Yesterday in the NYT, a pertinent article about PARC strategy. It basically describes PARC's path to move from being a in-house research lab to a subsidiary form. The article shows on-going projects but more interestingly critiques the fact that PARC is a "lab of missed opportunities":
Early in the decade, a struggling Xerox Corporation was trying to sell off a stake in its Palo Alto Research Center, which it could no longer afford to support. But with the technology bubble bursting, the price that investors were willing to pay for a piece of PARC, as the center is known, kept going down.
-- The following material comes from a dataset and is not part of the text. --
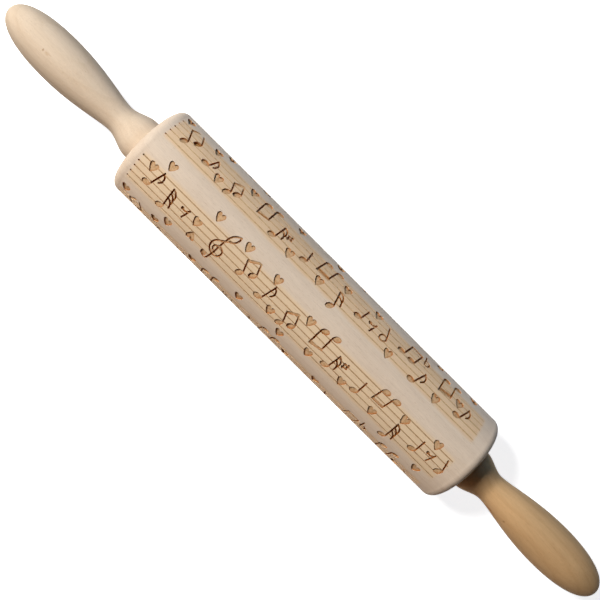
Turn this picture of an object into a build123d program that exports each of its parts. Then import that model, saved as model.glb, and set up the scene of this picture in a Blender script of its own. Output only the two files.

So in 2002, Xerox switched to Plan B: it spun off the center into an independent subsidiary and sought to prove that it could sustain itself by licensing technology and forming partnerships with outside companies. On Friday, PARC is announcing a deal that underscores that strategy. It is licensing a broad portfolio of patents and technology
“There’s no way anyone can top what they did in the past in terms of dramatic research developments,” said the futurist Paul Saffo, a fellow at the Institute for the Future. But Mr. Saffo praised PARC for finding a business model that has allowed it to survive at a time when many research groups at American corporations are being cut.
“This is an organization that has done well at keeping researchers, and spinning out a steady stream of little products,” Mr. Saffo said. “PARC has been a very quiet success.”